* SHORT EXERCISE *
Repeat the whole listing exactly as written.

════════════════════

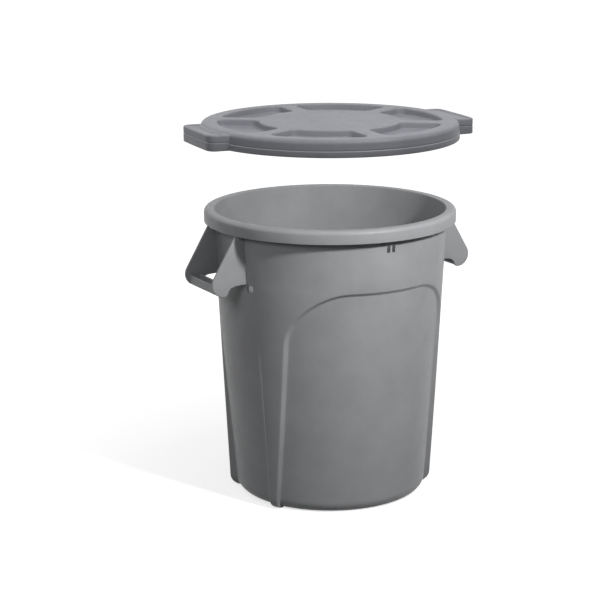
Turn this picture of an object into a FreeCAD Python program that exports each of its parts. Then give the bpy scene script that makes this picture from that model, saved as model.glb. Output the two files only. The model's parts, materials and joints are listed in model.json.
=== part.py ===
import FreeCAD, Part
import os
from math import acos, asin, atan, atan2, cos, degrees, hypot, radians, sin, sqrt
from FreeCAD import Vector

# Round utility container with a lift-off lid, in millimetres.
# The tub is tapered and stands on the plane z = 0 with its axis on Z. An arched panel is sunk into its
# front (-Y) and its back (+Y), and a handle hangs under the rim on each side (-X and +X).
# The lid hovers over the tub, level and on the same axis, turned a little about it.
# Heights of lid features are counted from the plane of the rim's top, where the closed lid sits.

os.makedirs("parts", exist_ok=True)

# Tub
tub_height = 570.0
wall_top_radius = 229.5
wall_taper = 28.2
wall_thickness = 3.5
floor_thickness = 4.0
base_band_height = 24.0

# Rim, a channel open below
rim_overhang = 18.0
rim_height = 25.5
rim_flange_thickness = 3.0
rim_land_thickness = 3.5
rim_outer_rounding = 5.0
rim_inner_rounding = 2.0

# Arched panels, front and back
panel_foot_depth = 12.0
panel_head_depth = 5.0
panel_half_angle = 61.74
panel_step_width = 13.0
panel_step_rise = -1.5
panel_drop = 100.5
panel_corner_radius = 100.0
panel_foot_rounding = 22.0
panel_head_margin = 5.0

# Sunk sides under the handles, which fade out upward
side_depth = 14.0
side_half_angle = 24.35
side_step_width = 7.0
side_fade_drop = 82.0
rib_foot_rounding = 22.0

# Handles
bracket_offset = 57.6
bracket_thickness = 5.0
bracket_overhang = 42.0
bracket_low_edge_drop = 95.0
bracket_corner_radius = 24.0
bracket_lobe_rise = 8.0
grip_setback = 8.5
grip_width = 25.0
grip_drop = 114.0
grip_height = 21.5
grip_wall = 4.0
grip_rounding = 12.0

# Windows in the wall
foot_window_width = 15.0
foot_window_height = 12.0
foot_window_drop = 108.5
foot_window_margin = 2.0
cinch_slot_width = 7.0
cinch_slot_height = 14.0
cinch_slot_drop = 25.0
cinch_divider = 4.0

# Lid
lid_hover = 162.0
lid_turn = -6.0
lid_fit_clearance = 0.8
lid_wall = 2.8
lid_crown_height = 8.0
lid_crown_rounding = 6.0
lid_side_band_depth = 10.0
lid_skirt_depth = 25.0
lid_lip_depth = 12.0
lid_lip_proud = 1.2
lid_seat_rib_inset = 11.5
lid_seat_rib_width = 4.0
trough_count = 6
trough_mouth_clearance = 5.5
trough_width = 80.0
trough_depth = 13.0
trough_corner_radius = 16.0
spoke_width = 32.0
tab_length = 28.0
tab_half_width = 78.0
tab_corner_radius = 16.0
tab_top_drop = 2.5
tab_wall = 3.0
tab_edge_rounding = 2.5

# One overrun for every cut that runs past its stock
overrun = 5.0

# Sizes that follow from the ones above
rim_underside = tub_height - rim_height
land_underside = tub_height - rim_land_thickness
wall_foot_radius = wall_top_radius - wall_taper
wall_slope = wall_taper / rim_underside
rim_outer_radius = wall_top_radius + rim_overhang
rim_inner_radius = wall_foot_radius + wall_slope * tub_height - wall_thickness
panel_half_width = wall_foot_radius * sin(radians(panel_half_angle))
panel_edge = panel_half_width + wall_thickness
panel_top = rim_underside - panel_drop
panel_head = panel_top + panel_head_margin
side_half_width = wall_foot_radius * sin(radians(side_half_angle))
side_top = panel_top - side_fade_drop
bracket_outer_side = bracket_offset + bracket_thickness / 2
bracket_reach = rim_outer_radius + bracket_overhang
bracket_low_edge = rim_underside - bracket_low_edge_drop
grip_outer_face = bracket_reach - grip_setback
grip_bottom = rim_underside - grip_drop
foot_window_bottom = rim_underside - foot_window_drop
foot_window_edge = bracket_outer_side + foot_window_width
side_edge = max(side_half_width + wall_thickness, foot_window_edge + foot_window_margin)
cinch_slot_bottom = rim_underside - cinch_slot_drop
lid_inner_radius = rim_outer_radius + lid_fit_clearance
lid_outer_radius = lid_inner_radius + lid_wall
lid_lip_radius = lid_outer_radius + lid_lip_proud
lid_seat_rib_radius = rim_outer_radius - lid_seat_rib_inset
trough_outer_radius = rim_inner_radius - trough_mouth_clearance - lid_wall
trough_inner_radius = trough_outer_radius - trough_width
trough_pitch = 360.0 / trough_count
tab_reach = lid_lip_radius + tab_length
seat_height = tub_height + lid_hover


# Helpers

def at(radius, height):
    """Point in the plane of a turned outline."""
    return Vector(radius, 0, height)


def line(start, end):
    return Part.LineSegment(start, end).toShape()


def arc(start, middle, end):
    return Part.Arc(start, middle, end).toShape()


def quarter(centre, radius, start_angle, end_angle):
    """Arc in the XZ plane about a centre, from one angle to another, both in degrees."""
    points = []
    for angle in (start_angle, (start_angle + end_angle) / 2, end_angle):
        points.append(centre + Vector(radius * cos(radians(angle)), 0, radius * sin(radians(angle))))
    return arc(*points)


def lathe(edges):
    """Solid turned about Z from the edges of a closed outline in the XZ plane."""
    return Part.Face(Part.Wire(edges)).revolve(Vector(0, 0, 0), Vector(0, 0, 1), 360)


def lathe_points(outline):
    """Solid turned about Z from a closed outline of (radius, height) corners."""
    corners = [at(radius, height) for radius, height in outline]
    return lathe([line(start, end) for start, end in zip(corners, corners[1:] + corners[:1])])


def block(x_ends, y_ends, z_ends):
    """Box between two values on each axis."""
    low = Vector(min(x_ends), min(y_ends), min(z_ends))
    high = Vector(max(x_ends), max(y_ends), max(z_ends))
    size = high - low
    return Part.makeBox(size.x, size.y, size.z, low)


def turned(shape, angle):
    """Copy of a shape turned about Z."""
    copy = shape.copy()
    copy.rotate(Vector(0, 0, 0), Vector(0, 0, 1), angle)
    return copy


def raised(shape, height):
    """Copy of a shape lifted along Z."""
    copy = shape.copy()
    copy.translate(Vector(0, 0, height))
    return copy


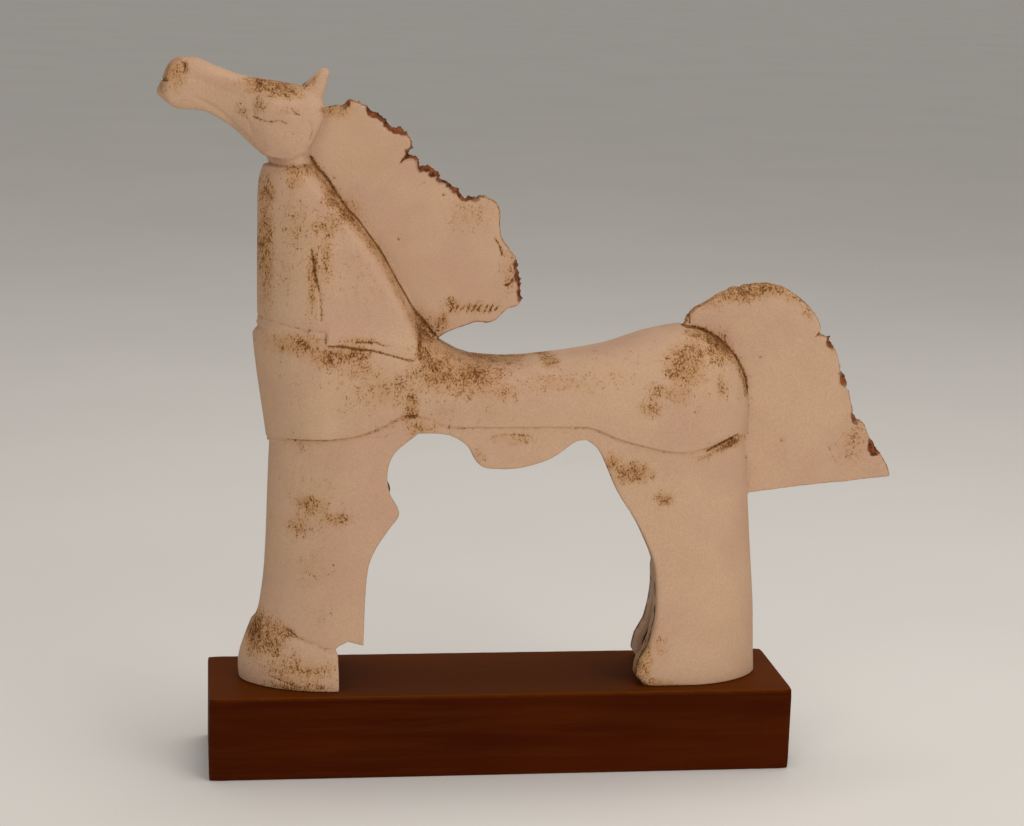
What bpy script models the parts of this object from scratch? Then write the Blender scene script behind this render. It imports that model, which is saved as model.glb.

════════════════════

* SOLVED EXERCISE *
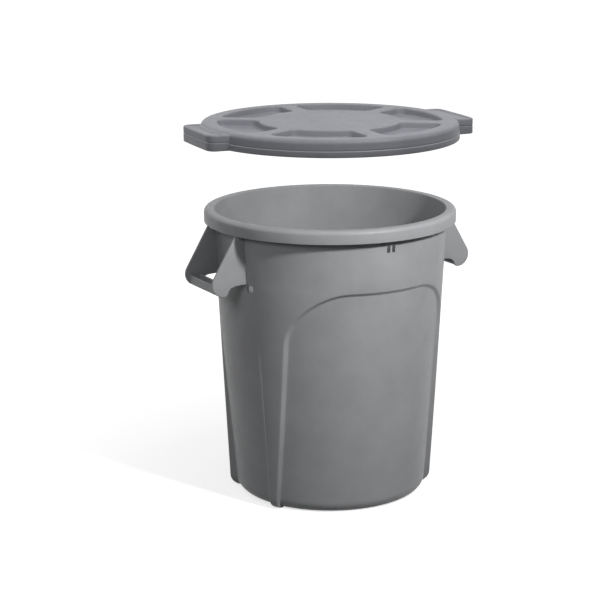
Turn this picture of an object into a FreeCAD Python program that exports each of its parts. Then give the bpy scene script that makes this picture from that model, saved as model.glb. Output the two files only. The model's parts, materials and joints are listed in model.json.
=== part.py ===
import FreeCAD, Part
import os
from math import acos, asin, atan, atan2, cos, degrees, hypot, radians, sin, sqrt
from FreeCAD import Vector

# Round utility container with a lift-off lid, in millimetres.
# The tub is tapered and stands on the plane z = 0 with its axis on Z. An arched panel is sunk into its
# front (-Y) and its back (+Y), and a handle hangs under the rim on each side (-X and +X).
# The lid hovers over the tub, level and on the same axis, turned a little about it.
# Heights of lid features are counted from the plane of the rim's top, where the closed lid sits.

os.makedirs("parts", exist_ok=True)

# Tub
tub_height = 570.0
wall_top_radius = 229.5
wall_taper = 28.2
wall_thickness = 3.5
floor_thickness = 4.0
base_band_height = 24.0

# Rim, a channel open below
rim_overhang = 18.0
rim_height = 25.5
rim_flange_thickness = 3.0
rim_land_thickness = 3.5
rim_outer_rounding = 5.0
rim_inner_rounding = 2.0

# Arched panels, front and back
panel_foot_depth = 12.0
panel_head_depth = 5.0
panel_half_angle = 61.74
panel_step_width = 13.0
panel_step_rise = -1.5
panel_drop = 100.5
panel_corner_radius = 100.0
panel_foot_rounding = 22.0
panel_head_margin = 5.0

# Sunk sides under the handles, which fade out upward
side_depth = 14.0
side_half_angle = 24.35
side_step_width = 7.0
side_fade_drop = 82.0
rib_foot_rounding = 22.0

# Handles
bracket_offset = 57.6
bracket_thickness = 5.0
bracket_overhang = 42.0
bracket_low_edge_drop = 95.0
bracket_corner_radius = 24.0
bracket_lobe_rise = 8.0
grip_setback = 8.5
grip_width = 25.0
grip_drop = 114.0
grip_height = 21.5
grip_wall = 4.0
grip_rounding = 12.0

# Windows in the wall
foot_window_width = 15.0
foot_window_height = 12.0
foot_window_drop = 108.5
foot_window_margin = 2.0
cinch_slot_width = 7.0
cinch_slot_height = 14.0
cinch_slot_drop = 25.0
cinch_divider = 4.0

# Lid
lid_hover = 162.0
lid_turn = -6.0
lid_fit_clearance = 0.8
lid_wall = 2.8
lid_crown_height = 8.0
lid_crown_rounding = 6.0
lid_side_band_depth = 10.0
lid_skirt_depth = 25.0
lid_lip_depth = 12.0
lid_lip_proud = 1.2
lid_seat_rib_inset = 11.5
lid_seat_rib_width = 4.0
trough_count = 6
trough_mouth_clearance = 5.5
trough_width = 80.0
trough_depth = 13.0
trough_corner_radius = 16.0
spoke_width = 32.0
tab_length = 28.0
tab_half_width = 78.0
tab_corner_radius = 16.0
tab_top_drop = 2.5
tab_wall = 3.0
tab_edge_rounding = 2.5

# One overrun for every cut that runs past its stock
overrun = 5.0

# Sizes that follow from the ones above
rim_underside = tub_height - rim_height
land_underside = tub_height - rim_land_thickness
wall_foot_radius = wall_top_radius - wall_taper
wall_slope = wall_taper / rim_underside
rim_outer_radius = wall_top_radius + rim_overhang
rim_inner_radius = wall_foot_radius + wall_slope * tub_height - wall_thickness
panel_half_width = wall_foot_radius * sin(radians(panel_half_angle))
panel_edge = panel_half_width + wall_thickness
panel_top = rim_underside - panel_drop
panel_head = panel_top + panel_head_margin
side_half_width = wall_foot_radius * sin(radians(side_half_angle))
side_top = panel_top - side_fade_drop
bracket_outer_side = bracket_offset + bracket_thickness / 2
bracket_reach = rim_outer_radius + bracket_overhang
bracket_low_edge = rim_underside - bracket_low_edge_drop
grip_outer_face = bracket_reach - grip_setback
grip_bottom = rim_underside - grip_drop
foot_window_bottom = rim_underside - foot_window_drop
foot_window_edge = bracket_outer_side + foot_window_width
side_edge = max(side_half_width + wall_thickness, foot_window_edge + foot_window_margin)
cinch_slot_bottom = rim_underside - cinch_slot_drop
lid_inner_radius = rim_outer_radius + lid_fit_clearance
lid_outer_radius = lid_inner_radius + lid_wall
lid_lip_radius = lid_outer_radius + lid_lip_proud
lid_seat_rib_radius = rim_outer_radius - lid_seat_rib_inset
trough_outer_radius = rim_inner_radius - trough_mouth_clearance - lid_wall
trough_inner_radius = trough_outer_radius - trough_width
trough_pitch = 360.0 / trough_count
tab_reach = lid_lip_radius + tab_length
seat_height = tub_height + lid_hover


# Helpers

def at(radius, height):
    """Point in the plane of a turned outline."""
    return Vector(radius, 0, height)


def line(start, end):
    return Part.LineSegment(start, end).toShape()


def arc(start, middle, end):
    return Part.Arc(start, middle, end).toShape()


def quarter(centre, radius, start_angle, end_angle):
    """Arc in the XZ plane about a centre, from one angle to another, both in degrees."""
    points = []
    for angle in (start_angle, (start_angle + end_angle) / 2, end_angle):
        points.append(centre + Vector(radius * cos(radians(angle)), 0, radius * sin(radians(angle))))
    return arc(*points)


def lathe(edges):
    """Solid turned about Z from the edges of a closed outline in the XZ plane."""
    return Part.Face(Part.Wire(edges)).revolve(Vector(0, 0, 0), Vector(0, 0, 1), 360)


def lathe_points(outline):
    """Solid turned about Z from a closed outline of (radius, height) corners."""
    corners = [at(radius, height) for radius, height in outline]
    return lathe([line(start, end) for start, end in zip(corners, corners[1:] + corners[:1])])


def block(x_ends, y_ends, z_ends):
    """Box between two values on each axis."""
    low = Vector(min(x_ends), min(y_ends), min(z_ends))
    high = Vector(max(x_ends), max(y_ends), max(z_ends))
    size = high - low
    return Part.makeBox(size.x, size.y, size.z, low)


def turned(shape, angle):
    """Copy of a shape turned about Z."""
    copy = shape.copy()
    copy.rotate(Vector(0, 0, 0), Vector(0, 0, 1), angle)
    return copy


def raised(shape, height):
    """Copy of a shape lifted along Z."""
    copy = shape.copy()
    copy.translate(Vector(0, 0, height))
    return copy


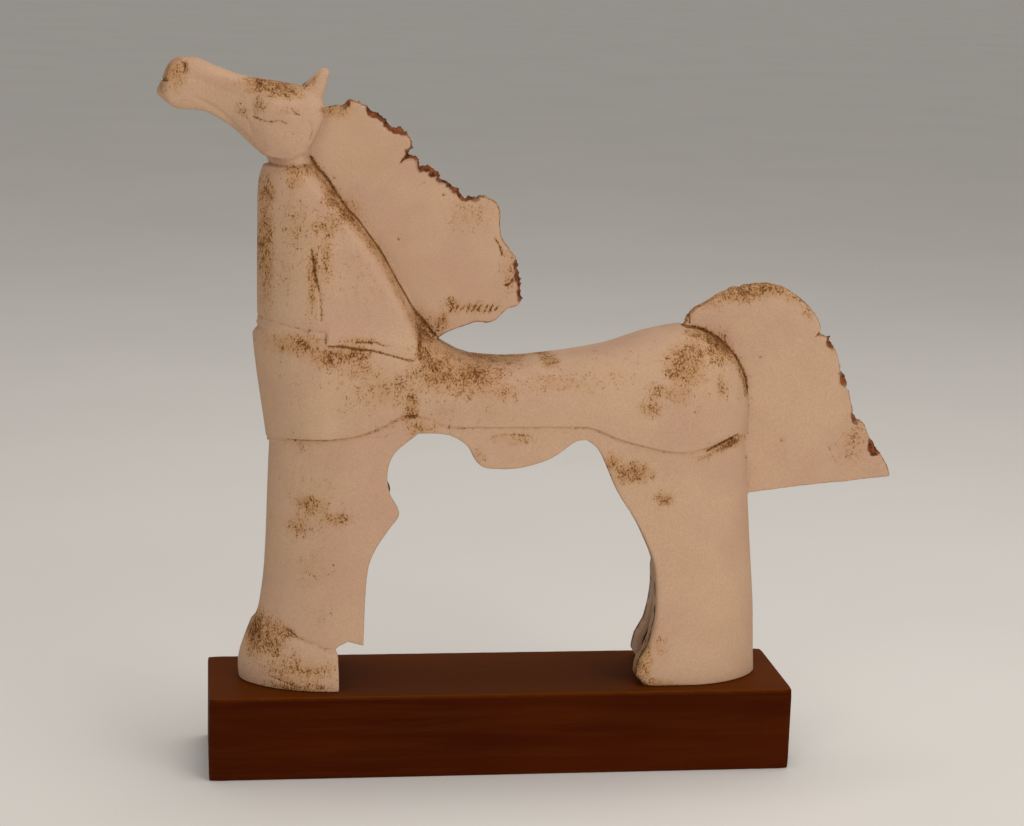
What bpy script models the parts of this object from scratch? Then write the Blender scene script behind this render. It imports that model, which is saved as model.glb.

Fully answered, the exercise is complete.